> **GIVEN REQUEST**
Reproduce all of the material word for word.

[begin SUPPLIED DATA]

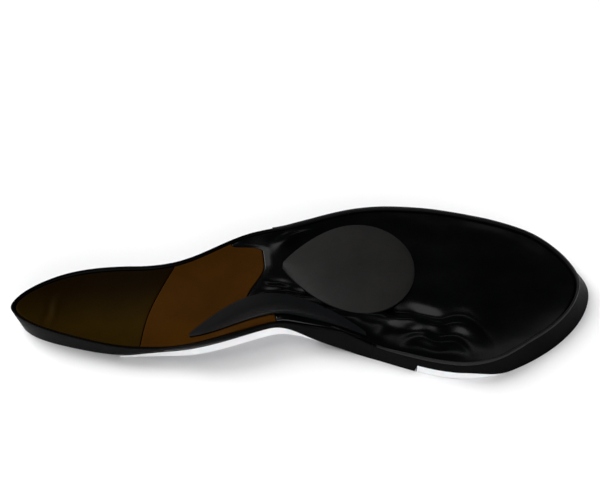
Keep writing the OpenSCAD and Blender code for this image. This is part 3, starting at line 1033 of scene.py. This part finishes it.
class INSOLE_OT_stage(bpy.types.Operator):
    """Build the floor, the lights and the camera"""

    bl_idname = "insole.stage"
    bl_label = "Stage"

    def execute(self, context):
        scene = context.scene
        scene.view_settings.view_transform = "Standard"
        bpy.ops.mesh.primitive_plane_add(size=FLOOR_SIZE, location=(0, 0, -FLOOR_DROP))
        floor = context.active_object
        floor.name = "floor"
        n = Nodes("pale_floor")
        dark, light = shades(colours().floor, 0.985, 1.0)
        n.join(n.ramp(n.noise(3, 3), dark, light), n.shader.inputs["Base Color"])
        n.finish(roughness=0.9, specular=0.1)
        floor.data.materials.append(n.material)
        world = bpy.data.worlds.new("studio")
        world.use_nodes = True
        sky = world.node_tree.nodes["Background"]
        sky.inputs["Color"].default_value = (1, 1, 1, 1)
        sky.inputs["Strength"].default_value = SKY_STRENGTH
        scene.world = world
        for sun in SUNS:
            self.sun(*sun)
        for panel in PANELS:
            self.panel(*panel)
        camera = bpy.data.objects.new("camera", bpy.data.cameras.new("camera"))
        scene.collection.objects.link(camera)
        camera.data.sensor_width = 36
        camera.data.lens = CAMERA_LENS
        camera.data.clip_start = 0.05
        aim_camera(camera)
        scene.camera = camera
        return {"FINISHED"}

    def sun(self, name, strength, softness, direction):
        light = bpy.data.lights.new(name, "SUN")
        light.energy = strength
        light.angle = math.radians(softness)
        self.hang(light, direction)

    def panel(self, name, energy, size, location):
        light = bpy.data.lights.new(name, "AREA")
        light.energy = energy
        light.shape = "RECTANGLE"
        light.size, light.size_y = size
        self.hang(light, location).location = location

    def hang(self, light, direction):
        """Adds the light to the scene, turned so that it shines from that direction."""
        lamp = bpy.data.objects.new(light.name, light)
        lamp.rotation_euler = Vector(direction).to_track_quat("Z", "Y").to_euler()
        bpy.context.scene.collection.objects.link(lamp)
        return lamp


class INSOLE_PT_panel(bpy.types.Panel):
    """Lists the sizes, the colours and the pieces"""

    bl_idname = "INSOLE_PT_panel"
    bl_label = "Insole"
    bl_space_type = "VIEW_3D"
    bl_region_type = "UI"
    bl_category = "Insole"

    def draw(self, context):
        for group in (context.scene.insole_sizes, context.scene.insole_colours):
            box = self.layout.box()
            for name in group.__annotations__:
                box.prop(group, name)
        for operator in OPERATORS:
            self.layout.operator(operator.bl_idname)


OPERATORS = (INSOLE_OT_stage, INSOLE_OT_shell, INSOLE_OT_fore_base, INSOLE_OT_covers,
             INSOLE_OT_teardrop_pad, INSOLE_OT_arch_pad, INSOLE_OT_toe_rim, INSOLE_OT_posts)
CLASSES = (InsoleSizes, InsoleColours, *OPERATORS, INSOLE_PT_panel)


def register():
    for kind in CLASSES:
        bpy.utils.register_class(kind)
    bpy.types.Scene.insole_sizes = bpy.props.PointerProperty(type=InsoleSizes)
    bpy.types.Scene.insole_colours = bpy.props.PointerProperty(type=InsoleColours)


def unregister():
    del bpy.types.Scene.insole_colours
    del bpy.types.Scene.insole_sizes
    for kind in reversed(CLASSES):
        bpy.utils.unregister_class(kind)


def main():
    """Registers the add-on, then builds the stage and every piece."""
    register()
    bpy.ops.insole.stage()
    bpy.ops.insole.shell()
    bpy.ops.insole.fore_base()
    bpy.ops.insole.covers()
    bpy.ops.insole.teardrop_pad()
    bpy.ops.insole.arch_pad()
    bpy.ops.insole.toe_rim()
    bpy.ops.insole.posts()


if __name__ == "__main__":
    main()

[end SUPPLIED DATA]

> **OUTPUT FOR THIS TASK**
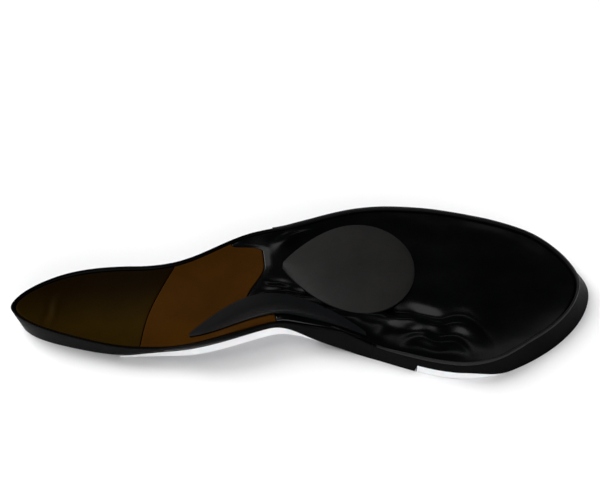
Keep writing the OpenSCAD and Blender code for this image. This is part 3, starting at line 1033 of scene.py. This part finishes it.
class INSOLE_OT_stage(bpy.types.Operator):
    """Build the floor, the lights and the camera"""

    bl_idname = "insole.stage"
    bl_label = "Stage"

    def execute(self, context):
        scene = context.scene
        scene.view_settings.view_transform = "Standard"
        bpy.ops.mesh.primitive_plane_add(size=FLOOR_SIZE, location=(0, 0, -FLOOR_DROP))
        floor = context.active_object
        floor.name = "floor"
        n = Nodes("pale_floor")
        dark, light = shades(colours().floor, 0.985, 1.0)
        n.join(n.ramp(n.noise(3, 3), dark, light), n.shader.inputs["Base Color"])
        n.finish(roughness=0.9, specular=0.1)
        floor.data.materials.append(n.material)
        world = bpy.data.worlds.new("studio")
        world.use_nodes = True
        sky = world.node_tree.nodes["Background"]
        sky.inputs["Color"].default_value = (1, 1, 1, 1)
        sky.inputs["Strength"].default_value = SKY_STRENGTH
        scene.world = world
        for sun in SUNS:
            self.sun(*sun)
        for panel in PANELS:
            self.panel(*panel)
        camera = bpy.data.objects.new("camera", bpy.data.cameras.new("camera"))
        scene.collection.objects.link(camera)
        camera.data.sensor_width = 36
        camera.data.lens = CAMERA_LENS
        camera.data.clip_start = 0.05
        aim_camera(camera)
        scene.camera = camera
        return {"FINISHED"}

    def sun(self, name, strength, softness, direction):
        light = bpy.data.lights.new(name, "SUN")
        light.energy = strength
        light.angle = math.radians(softness)
        self.hang(light, direction)

    def panel(self, name, energy, size, location):
        light = bpy.data.lights.new(name, "AREA")
        light.energy = energy
        light.shape = "RECTANGLE"
        light.size, light.size_y = size
        self.hang(light, location).location = location

    def hang(self, light, direction):
        """Adds the light to the scene, turned so that it shines from that direction."""
        lamp = bpy.data.objects.new(light.name, light)
        lamp.rotation_euler = Vector(direction).to_track_quat("Z", "Y").to_euler()
        bpy.context.scene.collection.objects.link(lamp)
        return lamp


class INSOLE_PT_panel(bpy.types.Panel):
    """Lists the sizes, the colours and the pieces"""

    bl_idname = "INSOLE_PT_panel"
    bl_label = "Insole"
    bl_space_type = "VIEW_3D"
    bl_region_type = "UI"
    bl_category = "Insole"

    def draw(self, context):
        for group in (context.scene.insole_sizes, context.scene.insole_colours):
            box = self.layout.box()
            for name in group.__annotations__:
                box.prop(group, name)
        for operator in OPERATORS:
            self.layout.operator(operator.bl_idname)


OPERATORS = (INSOLE_OT_stage, INSOLE_OT_shell, INSOLE_OT_fore_base, INSOLE_OT_covers,
             INSOLE_OT_teardrop_pad, INSOLE_OT_arch_pad, INSOLE_OT_toe_rim, INSOLE_OT_posts)
CLASSES = (InsoleSizes, InsoleColours, *OPERATORS, INSOLE_PT_panel)


def register():
    for kind in CLASSES:
        bpy.utils.register_class(kind)
    bpy.types.Scene.insole_sizes = bpy.props.PointerProperty(type=InsoleSizes)
    bpy.types.Scene.insole_colours = bpy.props.PointerProperty(type=InsoleColours)


def unregister():
    del bpy.types.Scene.insole_colours
    del bpy.types.Scene.insole_sizes
    for kind in reversed(CLASSES):
        bpy.utils.unregister_class(kind)


def main():
    """Registers the add-on, then builds the stage and every piece."""
    register()
    bpy.ops.insole.stage()
    bpy.ops.insole.shell()
    bpy.ops.insole.fore_base()
    bpy.ops.insole.covers()
    bpy.ops.insole.teardrop_pad()
    bpy.ops.insole.arch_pad()
    bpy.ops.insole.toe_rim()
    bpy.ops.insole.posts()


if __name__ == "__main__":
    main()